In February 2022, Majithia surrendered before a Mohali court in the drug case registered against him in December 2021, and was remanded in judicial custody till 8 March. While his wife Ganieve contested from Majitha constituency in the 2022 Punjab Legislative Assembly election and won, Majithia instead contested from Amritsar East, and lost.

He was imprisoned in Patiala Jail along with his rival Congress leader Navjot Singh Sidhu against whom Majithia contested the 2022 Punjab Assembly elections.

On 10 August 2022, the Punjab and Haryana High Court granted bail to Majithia. The Punjab government later challenged this decision. Subsequently, the Supreme Court directed Majithia to appear before the Special Investigation Team (SIT) for questioning in March 2025.

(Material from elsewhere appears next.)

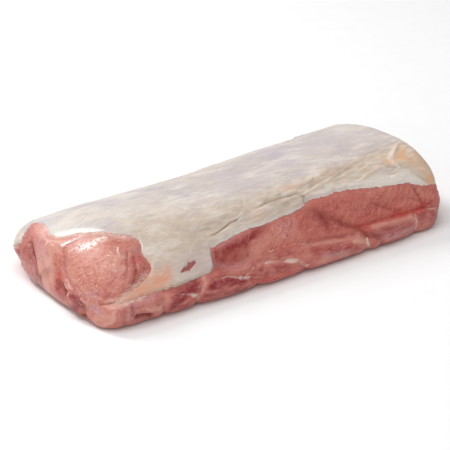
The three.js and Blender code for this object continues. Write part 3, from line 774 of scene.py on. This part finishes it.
WALL_MARKS = [  # on the front wall: path as distance from the left end and height, then the same
    ([(25, 16), (23, 10), (23, 3)], 1.1, 0.8, {"blood": 0.4}),
    ([(33, 13), (38, 15), (46, 11)], 0.9, -0.2, {"white": 0.6}),
    ([(34, 9), (40, 8), (46, 6)], 2.4, 2.0, {"blood": 1.0}),
    ([(28, 13), (36, 19), (48, 20)], 5.0, 0.0, {"lilac": 0.5}),
    ([(43, 13), (54, 10), (61, 15)], 2.6, 0.0, {"peach": 0.5}),
    ([(58, 15), (58, 10), (60, 2)], 1.0, 1.0, {"white": 0.7}),
    ([(66, 10), (74, 14), (88, 19)], 4.8, 0.0, {"deep": 1.1}),
    ([(68, 6), (80, 6)], 3.0, 0.0, {"deep": 0.6}),
    ([(71, 16), (84, 13), (91, 7)], 1.0, 0.7, {"white": 0.8}),
    ([(83, 13), (87, 11), (91, 6)], 2.0, 0.0, {"white": 1.1}),
    ([(99, 23), (94, 17), (90, 8), (88, 0)], 1.5, 1.3, {"peach": 0.8}),
    ([(100, 15), (115, 15), (130, 12)], 3.4, 0.0, {"deep": 1.1}),
    ([(92, 8), (112, 7), (130, 5)], 3.4, 0.0, {"deep": 0.7}),
    ([(139, 7), (156, 7), (174, 7)], 2.6, 0.0, {"vivid": 0.4}),
    ([(118, 22), (138, 22)], 2.0, 0.0, {"lilac": 0.5}),
    ([(104, 19), (117, 18), (130, 14), (136, 10), (146, 2)], 1.0, 0.8, {"white": 0.8}),
    ([(127, 15), (134, 12.5)], 2.0, 0.0, {"white": 1.05}),
    ([(141, 18), (130, 14)], 0.8, 0.4, {"white": 0.9}),
    ([(138, 13), (152, 14), (169, 12)], 3.4, 0.0, {"deep": 0.6}),
    ([(151, 20), (163, 17), (177, 15), (183, 11), (190, 3)], 1.0, 0.9, {"white": 0.85}),
    ([(173, 15.5), (182, 13), (190, 7)], 2.3, 0.2, {"white": 1.9}),
    ([(159, 24), (171, 25), (184, 24), (194, 23)], 0.8, 0.4, {"white": 0.8, "vivid": 0.3}),
    ([(155, 21), (184, 21)], 2.2, 0.0, {"deep": 0.3}),
    ([(112, 26), (125, 28), (140, 28)], 5.0, 0.0, {"blood": 0.55}),
    ([(114, 31), (130, 33), (143, 34), (155, 37), (168, 41)], 3.0, 0.0, {"deep": 1.0}),
    ([(120, 36), (134, 38), (150, 40)], 2.6, 0.0, {"lilac": 0.5, "deep": 0.3}),
    ([(151, 29), (165, 31), (185, 32)], 5.0, 0.0, {"pale": 0.6}),
    ([(136, 23), (150, 27), (160, 34)], 4.6, 0.0, {"pale": 0.7}),
    ([(150, 36), (158, 39), (166, 41.5)], 1.6, 0.3, {"blood": 0.6}),
    ([(176, 36), (190, 38)], 4.0, 0.0, {"lilac": 0.4}),
    ([(145, 19), (164, 21)], 2.0, 0.0, {"pale": 0.6}),
    ([(203, 44), (213, 36), (219, 29)], 5.0, 0.4, {"deep": 0.7}),
    ([(203, 44), (215, 47), (234, 47)], 3.4, 0.0, {"deep": 0.9}),
    ([(262, 39), (282, 37), (303, 35)], 5.0, 0.0, {"pale": 0.25}),
    ([(309, 35), (322, 31)], 5.0, 0.0, {"pale": 0.2}),
    ([(255, 32), (279, 30)], 3.6, 0.0, {"deep": 0.25}),
    ([(264, 38), (267, 35)], 0.8, 0.0, {"white": 0.6}),
    ([(193, 22), (211, 19.5), (227, 17.5), (240, 16), (247, 12), (251, 4)], 1.5, 0.6, {"peach": 0.6}),
    ([(196, 23), (215, 21.5), (240, 19)], 0.9, 1.2, {"blood": 0.5}),
    ([(198, 18), (209, 16), (225, 12.5), (236, 10)], 3.2, 0.3, {"deep": 0.65, "vivid": 0.15}),
    ([(205, 12), (222, 9), (236, 8)], 2.2, 0.0, {"lilac": 0.9}),
    ([(200, 8), (212, 7), (228, 6)], 2.4, 0.0, {"peach": 0.4}),
    ([(236, 15), (246, 13), (250, 9)], 1.8, -0.4, {"peach": 1.1}),
    ([(249, 14), (252, 5)], 1.5, 0.6, {"white": 1.2}),
    ([(251, 16), (258, 13), (264, 10), (266, 3)], 0.9, 0.8, {"white": 0.4, "blood": 0.2}),
    ([(257, 20), (274, 19), (290, 18), (300, 17)], 1.6, -0.3, {"peach": 0.65}),
    ([(262, 15.5), (280, 14), (294, 12.5)], 2.8, 0.3, {"deep": 0.6, "lilac": 0.3}),
    ([(265, 10), (280, 9), (296, 9)], 2.6, 0.0, {"lilac": 0.9}),
    ([(294, 18), (300, 16), (301, 11)], 1.7, -0.4, {"peach": 1.0}),
    ([(301, 18), (302, 13), (302, 4)], 1.5, 1.0, {"white": 1.2}),
    ([(109, 27), (114, 25), (119, 24)], 2.0, -0.4, {"lilac": 1.0}),
    ([(308, 36), (316, 31), (323, 26)], 4.0, 0.0, {"pale": 0.3}),
    ([(306, 17), (315, 15), (324, 11)], 5.0, 0.0, {"deep": 0.6}),
    ([(315, 19), (325, 17)], 1.0, 0.4, {"white": 0.8}),
    ([(244, 22), (267, 21.5), (284, 21.5)], 2.2, 0.0, {"vivid": 0.6}),
    ([(280, 22), (301, 21), (312, 23)], 3.0, 0.0, {"vivid": 0.9}),
    ([(246, 22), (268, 22.5), (282, 22.5), (300, 21.5), (321, 23)], 1.2, 1.6, {"blood": 0.5}),
    ([(207, 43), (219, 36), (232, 28), (243, 22), (249, 17), (262, 12)], 2.8, 1.0, {"blood": 0.65}),
    ([(265, 35), (272, 30), (281, 26), (289, 25)], 0.9, 0.5, {"blood": 0.6}),
    ([(268, 37), (269, 33)], 0.8, 0.3, {"blood": 0.4}),
    ([(306, 38), (308, 31), (310, 26), (311, 22)], 0.9, 0.7, {"blood": 0.8}),
    ([(299, 31), (307, 27), (312, 25)], 0.8, 0.3, {"blood": 0.5}),
    ([(62, 22), (92, 24), (151, 22), (192, 23)], 1.8, 0.8, {"blood": 0.15}),
]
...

Following the Supreme Court's directive, Majithia was summoned by the SIT on 17 March 2025. He appeared before the team in Patiala, where he was questioned for over seven hours regarding his alleged involvement in the drug trafficking case.

On 18 March 2025, Majithia was called in for additional questioning by the SIT. The investigation has expanded to examine financial transactions linked to firms associated with him, with authorities scrutinising suspicious financial activities that may be connected to the drug trade.

===Disproportionate assets charges===
He is facing serious corruption charges related to a disproportionate assets (DA) case. On 25 June 2025, he was arrested by the Punjab Vigilance Bureau in connection with a disproportionate assets case.

In August 2025, the Vigilance Bureau filed a comprehensive 40,000-page chargesheet against Majithia in a Mohali court. The chargesheet cites over 200 witnesses and includes evidence of financial discrepancies and illicit wealth amassed during his tenure as a minister.

The case alleges that Majithia laundered over ₹540 crore in drug money, funnelling illicit funds into his controlled companies and routing them through foreign entities. The funds were reportedly deposited in multiple bank accounts, with evidence of hawala transactions, mobile phones, and laptops seized during the investigation.